Pasadas las diez de la noche, diez horas después, regresó la luz a Madrid. El peor apagón en la historia de Europa en paz, dicen en los noticieros que acaban de entrar al aire, pero nadie puede explicar las causas. Una hora antes, todavía con algo de luz de sol, la escasa información salía de autos estacionados que subían el volumen de sus radios, nos congregábamos como en una fogata y escuchábamos los reportes incompletos y decepcionantes.
Se cayeron las conexiones, no había internet y casi nadie conseguía sacar una llamada por la telefonía. Esta ciudad tan bonita, organizada, funcional y limpia (aunque, el colmo, apenas en la madrugada concluyó una huelga de recolectores de basura, por lo que el Madrid orgullosamente limpio era un basurero monumental), fue un desastre, literal. Shit happens.
A la medianoche, mucha gente atorada dormía como podía afuera de las estaciones de trenes. Cerraron las tiendas, no se conseguía comida ni agua, etcétera, nada que las crónicas de desastres y guerras no hayan contado tantas veces.
La diferencia es que eso no tendría que haber ocurrido aquí y ahora, pero ocurrió. ¿Cómo fue posible eso en una de las joyas de Europa? Me sorprendió que la gente no perdiera el buen ánimo, parecería que un toque de padecimiento colectivo les sentó bien.

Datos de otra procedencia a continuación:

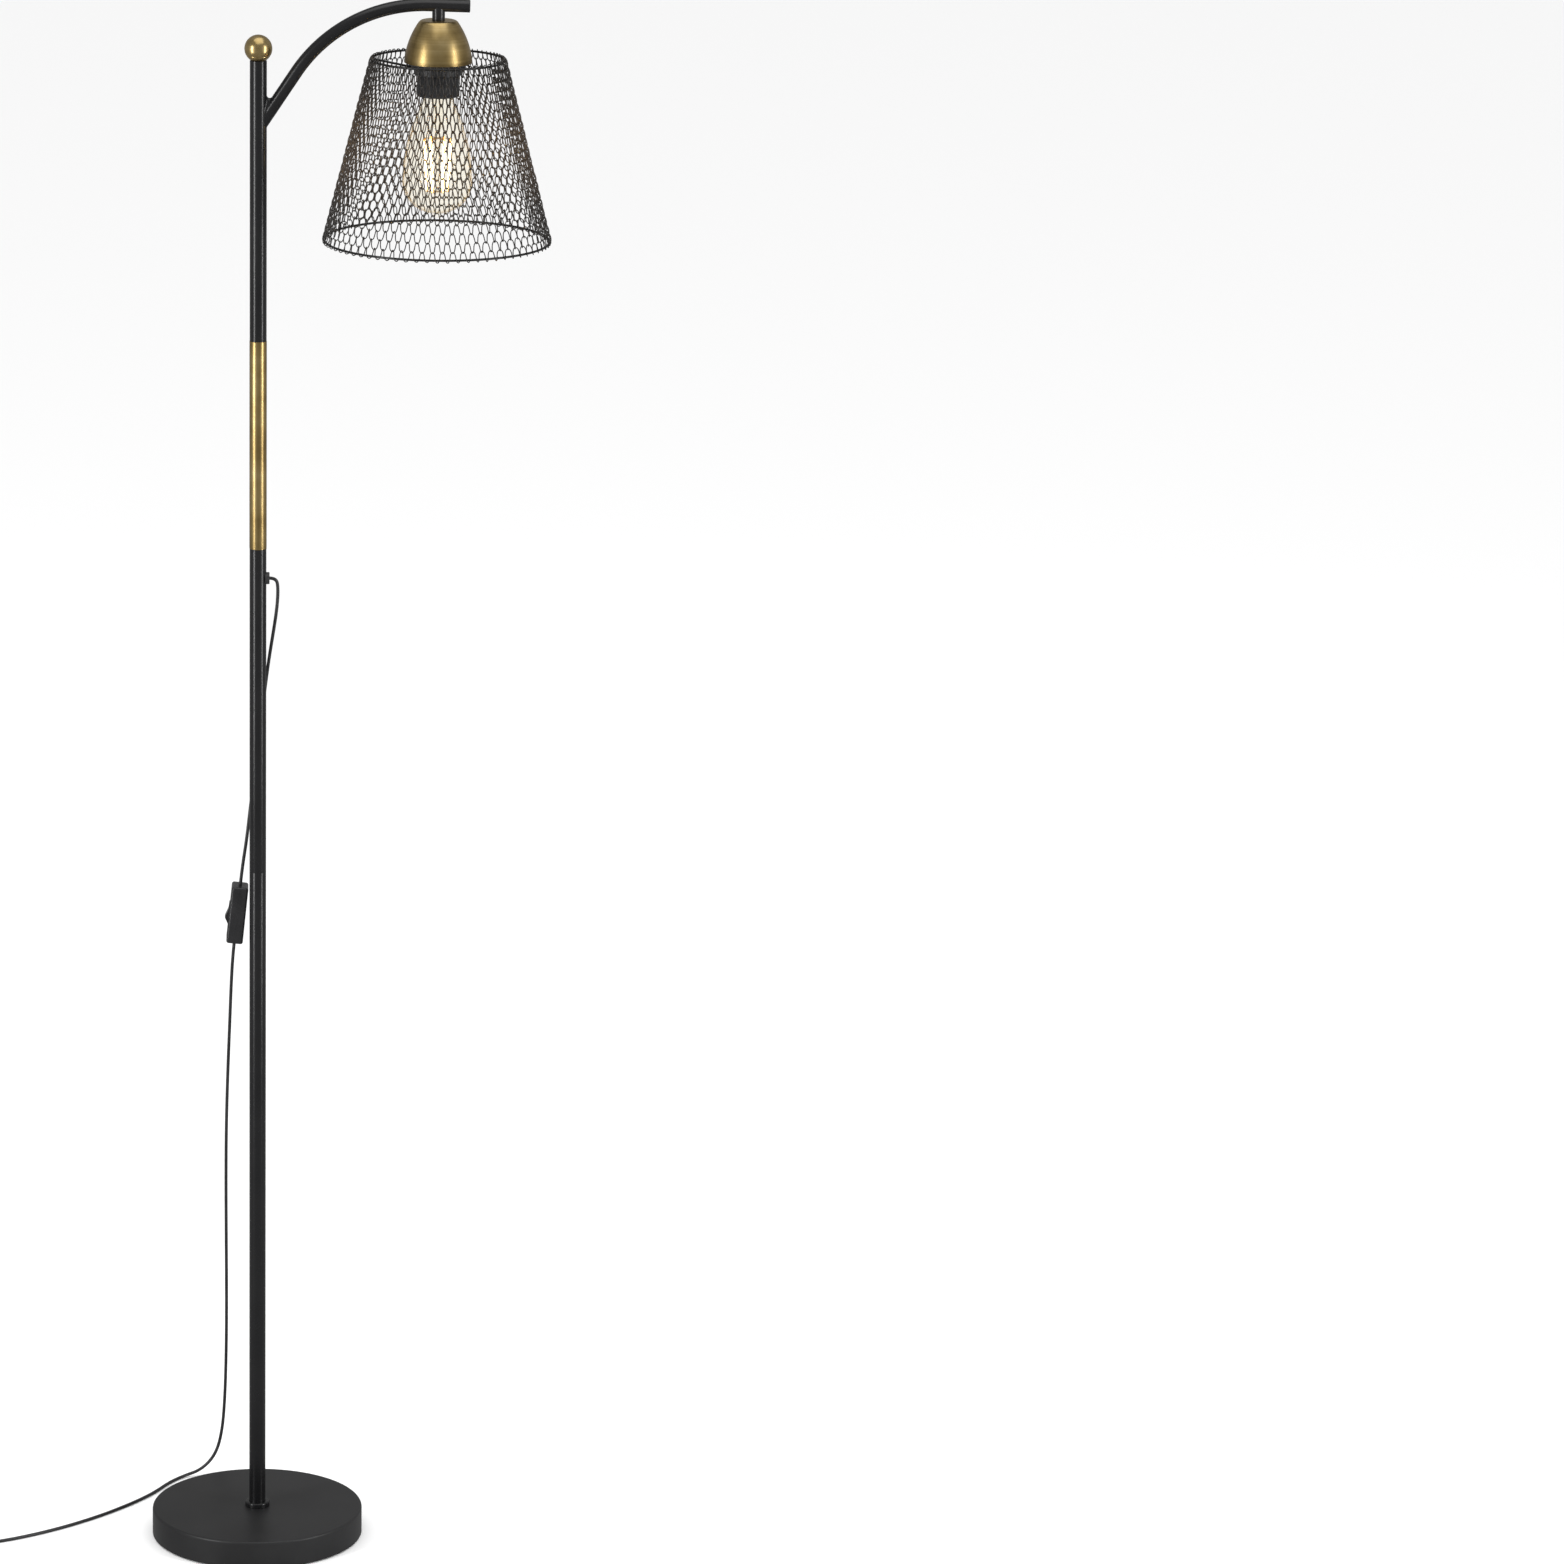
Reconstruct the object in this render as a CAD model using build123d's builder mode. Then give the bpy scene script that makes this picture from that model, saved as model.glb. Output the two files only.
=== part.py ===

El presidente del gobierno español y la presidenta de la Comunidad de Madrid, adversarios intransigentes, comenzaron hacia la medianoche los autoelogios individualizados en entrevistas y conferencias de prensa: se suspendieron pocos vuelos, no faltó el agua, funcionaron los hospitales, no hubo saqueos ni apuñalados, nadie murió. Un lunes en el primer mundo.